Reinforced concrete (RC) structures consist of two different materials: concrete and steel bar. The stress transfer behaviour between the two materials through bond plays an important role in the load-carrying capacity of RC structures, especially when they subject to lateral load such as blast and seismic load. Therefore, bond and slip between concrete and reinforcement bar will affect the response of RC structures under such loads. However, in most numerical analyses of blast-induced structural responses, the perfect bond between concrete and steel bar is often assumed. The main reason is that it is very difficult to model bond slip in the commercial finite element software, especially in hydrodynamic codes. In the present study, a one-dimensional slide line contact model in LS-DYNA for modeling sliding of rebar along a string of concrete nodes is creatively used to model the bond slip between concrete and steel bars in RC structures.
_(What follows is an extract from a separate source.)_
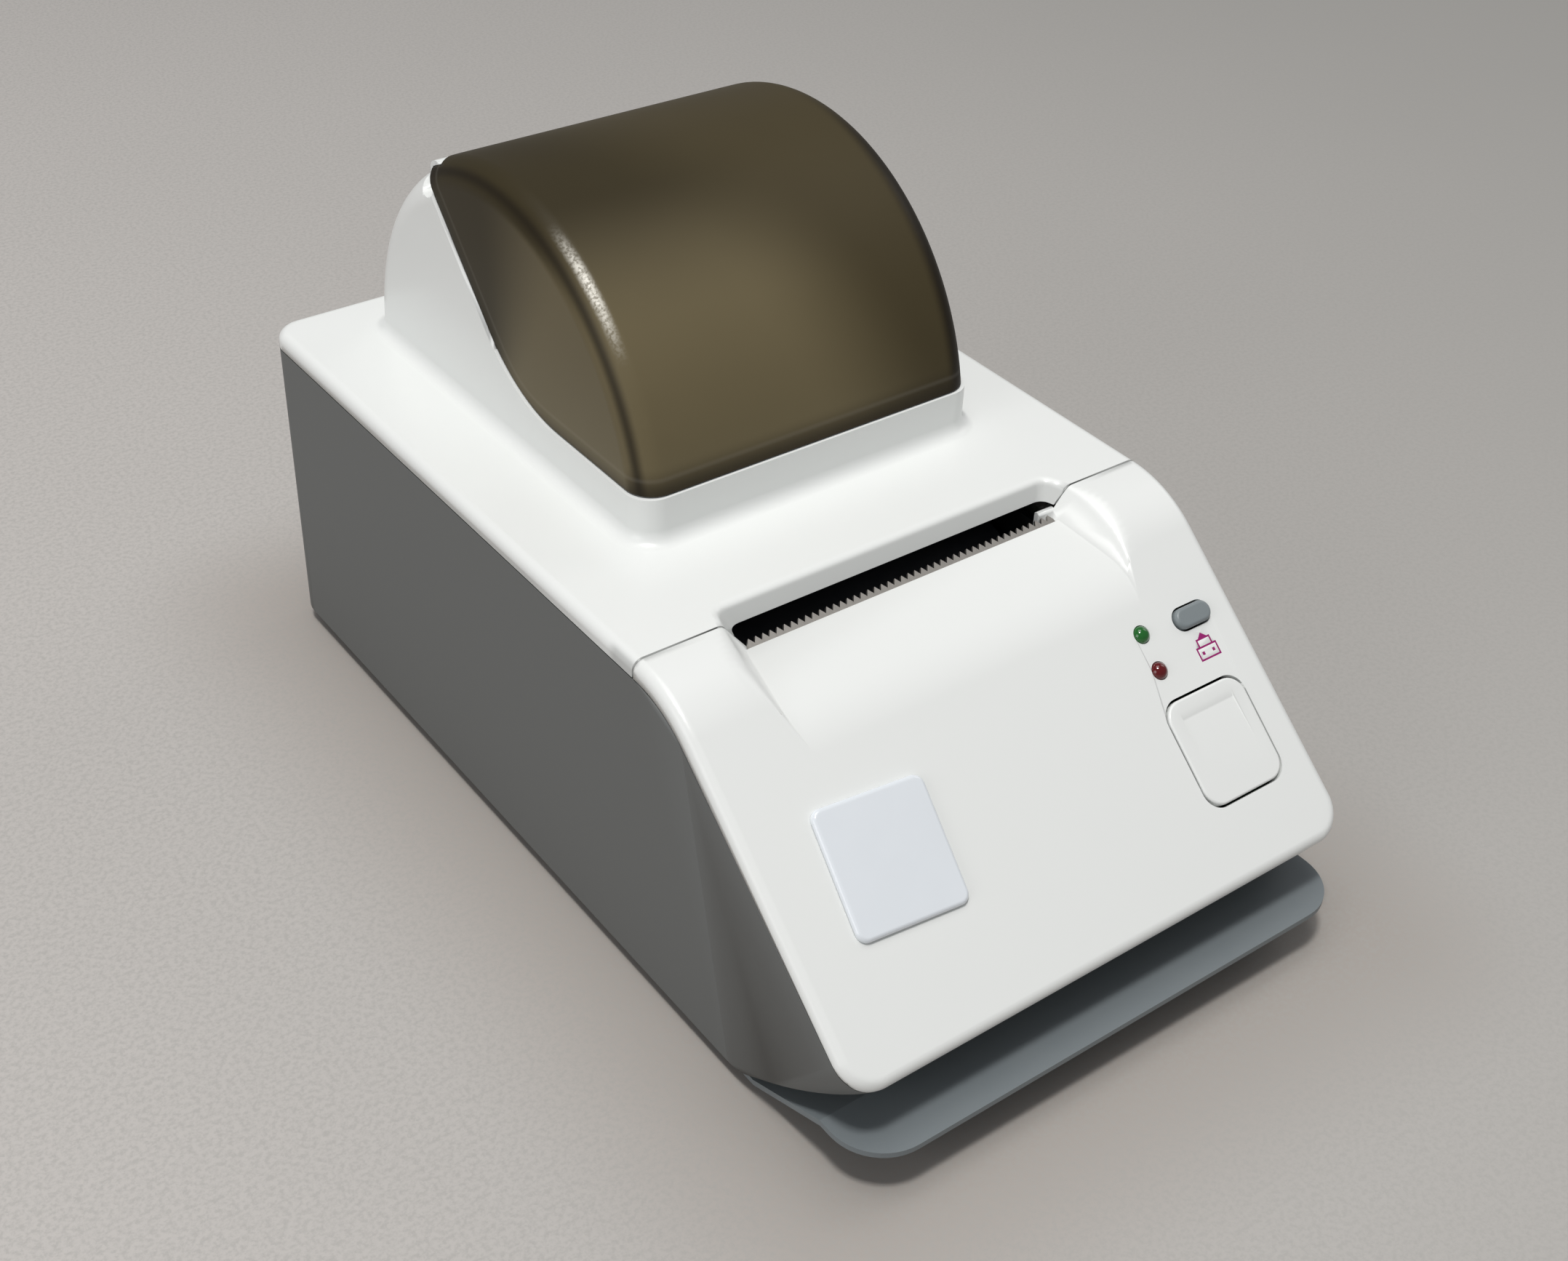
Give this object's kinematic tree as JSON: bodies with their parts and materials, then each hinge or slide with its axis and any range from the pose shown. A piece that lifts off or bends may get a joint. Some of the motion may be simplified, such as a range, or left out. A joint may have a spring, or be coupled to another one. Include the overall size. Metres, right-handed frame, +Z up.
{
  "type": "desktop thermal roll printer",
  "caption": "Compact desktop receipt printer with a sloped keyed front, a paper slot with tear bar, and a smoked tilting cover over its roll bay.",
  "frame": {"origin": "middle of the footprint, on the surface that the feet stand on", "axes": "+X to the right seen from the front, -Y to the front where the paper comes out, +Z up"},
  "size_m": [0.101, 0.1776, 0.1051],
  "materials": {
    "case_grey": "matt moulded plastic, mid grey",
    "shell_white": "polished white moulded plastic",
    "cover_smoke": "smoked translucent satin plastic",
    "plate_grey": "satin grey paint on sheet steel",
    "foot_rubber": "matt black rubber",
    "steel": "bright turned steel",
    "blade_steel": "thin spring steel sheet",
    "frame_steel": "zinc plated sheet steel",
    "mech_black": "matt black moulded plastic",
    "platen_rubber": "ground silicone rubber",
    "bush_bronze": "sintered bronze",
    "gear_plastic": "natural acetal",
    "head_aluminium": "extruded aluminium",
    "head_ceramic": "glazed ceramic strip",
    "button_grey": "satin grey moulded plastic",
    "lamp_green": "tinted clear resin, unlit",
    "lamp_red": "tinted clear resin, unlit",
    "mark_magenta": "printed mark",
    "badge_dome": "domed clear resin over a blank pale label",
    "board_green": "solder mask",
    "part_black": "moulded component packages",
    "can_aluminium": "drawn aluminium cans",
    "spring_steel": "spring wire"
  },
  "bodies": {
    "printer": {"lower_case": "case_grey", "front_fascia": "shell_white", "top_cover": "shell_white", "hinge_rod": "steel", "roll_bay": "mech_black", "base_plate": "plate_grey", "rubber_feet": "foot_rubber", "base_screws": "steel", "lamp_green": "lamp_green", "lamp_red": "lamp_red", "tact_switch": "part_black", "feed_mark": "mark_magenta", "key_pin": "steel", "power_switch": "part_black", "key_board": "board_green", "key_board_screws": "steel", "front_badge": "badge_dome", "mech_frame": "frame_steel", "frame_screws": "steel", "platen_bushes": "bush_bronze", "head_rod": "steel", "head_spring_left": "spring_steel", "head_spring_right": "spring_steel", "paper_guide": "mech_black", "tear_bar": "blade_steel", "idler_pin": "steel", "feed_motor": "frame_steel", "main_board": "board_green", "board_screws": "steel", "board_chips": "part_black", "board_capacitors": "can_aluminium", "dc_inlet": "part_black", "data_socket": "part_black"},
    "cover": {"roll_cover": "cover_smoke"},
    "button": {"feed_button": "button_grey", "tact_plunger": "part_black"},
    "key": {"power_key": "shell_white"},
    "key_plunger": {"switch_plunger": "part_black"},
    "platen": {"platen_roller": "platen_rubber", "platen_shaft": "steel", "platen_gear": "gear_plastic"},
    "idler": {"idler_gear": "gear_plastic"},
    "rotor": {"motor_shaft": "steel", "motor_pinion": "steel"},
    "spool": {"roll_spool": "mech_black"},
    "head": {"print_head": "head_aluminium", "head_line": "head_ceramic"}
  },
  "joints": [
    {"name": "roll_cover_hinge", "type": "hinge", "parent": "printer", "child": "cover", "pos_m": [0, 0.05665, 0.09763], "axis": [-1, 0, 0], "range_deg": [0, 105]},
    {"name": "feed_button_press", "type": "slide", "parent": "printer", "child": "button", "axis": [0, 0.6428, -0.766], "range_m": [0, 0.0008], "stiffness_N_per_m": 600},
    {"name": "power_key_press", "type": "hinge", "parent": "printer", "child": "key", "pos_m": [0.03515, -0.07274, 0.02748], "axis": [-1, 0, 0], "range_deg": [0, 4], "stiffness_Nm_per_rad": 0.25},
    {"name": "key_plunger_slide", "type": "slide", "parent": "printer", "child": "key_plunger", "axis": [0, 0.6428, -0.766], "range_m": [0, 0.0009]},
    {"name": "platen_spin", "type": "hinge", "parent": "printer", "child": "platen", "pos_m": [0, -0.0173, 0.0425], "axis": [1, 0, 0], "continuous": true},
    {"name": "idler_spin", "type": "hinge", "parent": "printer", "child": "idler", "pos_m": [0.036, -0.01297, 0.02918], "axis": [1, 0, 0], "continuous": true},
    {"name": "rotor_spin", "type": "hinge", "parent": "printer", "child": "rotor", "pos_m": [0.03, -0.00171, 0.02269], "axis": [1, 0, 0], "continuous": true},
    {"name": "spool_spin", "type": "hinge", "parent": "printer", "child": "spool", "pos_m": [0, 0.0367, 0.0609], "axis": [1, 0, 0], "continuous": true},
    {"name": "print_head_pivot", "type": "hinge", "parent": "printer", "child": "head", "pos_m": [0, -0.02335, 0.03252], "axis": [1, 0, 0], "range_deg": [0, 3], "stiffness_Nm_per_rad": 1, "springref_deg": -5.73, "deforming": ["head_spring_left", "head_spring_right"]}
  ],
  "couplings": [
    {"joint": "key_plunger_slide", "follows": "power_key_press", "m_per_rad": 0.0115},
    {"joint": "idler_spin", "follows": "platen_spin", "ratio": -2.5},
    {"joint": "rotor_spin", "follows": "platen_spin", "ratio": 8.3333}
  ]
}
In order to model the bond slip accurately, a new approach to define the parameters of the one-dimensional slide line model from common pullout test data is proposed. Reliability and accuracy of the proposed approach and the one-dimensional slide line in modelling the bond slip between concrete and steel bar are demonstrated through comparison of numerical results and experimental data. A case study is then carried out to investigate the bond slip effect on numerical analysis of blast-induced responses of a RC column. Parametric studies are also conducted to investigate the effect of bond shear modulus, maximum elastic slip strain, and damage curve exponential coefficient on blast-induced response of RC columns. Finally, recommendations are given for modelling the bond slip in numerical analysis of blast-induced responses of RC columns.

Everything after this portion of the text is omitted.